Commenting on the position of Žitňanská in the party, Kusý said that she became quite visible while serving as justice minister for 20 months even though she is a fairly new member of SDKÚ.

“She has a story similar to Radičová – she came to the party later and she has never really got intertwined with the party structures, especially outside Bratislava,” Kusý said. “Yet she has fairly large support among the public and perhaps less support from party structures, though that is now starting to change.”

Kusý opined that Žitňanská’s main weakness is that she has been seen as too close to the senior leadership of the party, adding that she is “Dzurinda’s de facto nominee” to be chair.

Frešo has been more disconnected from the top leadership of the party since being elected to his regional government post and was much less closely connected to recent disputes within the party leadership, Kusý said.

Novotný announced his candidacy on April 23, explaining at a news conference that he had decided to accept the nomination of the SDKÚ’s Košice municipal coordination committee, and the support of ten other local branches of the party that endorsed him.

“I feel support from all regions of Slovakia,” Novotný stated, as quoted by SITA. “I will introduce a clear offer of changes in the party.
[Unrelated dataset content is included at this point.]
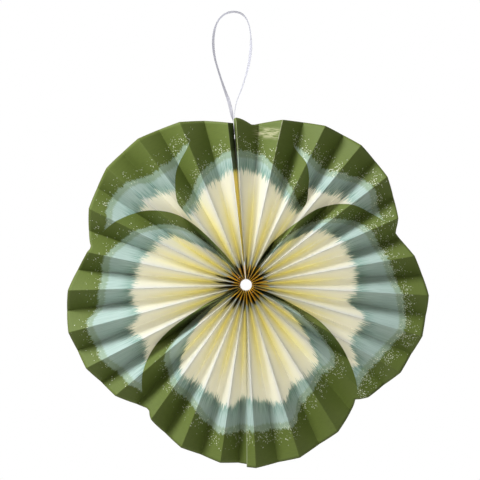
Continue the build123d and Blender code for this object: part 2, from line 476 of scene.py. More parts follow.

The SDKÚ needs a radical change: a change of leaders, organisation, and style of doing politics.”

Novotný added that the SDKÚ has immense expert potential within its ranks and he wants to tap into that for the benefit of citizens.

“Mr Novotný is there to boost numbers and is entering the race to secure a good position for himself in the leadership of the party,” Kusý stated. “It is not assumed that he has any real chance.”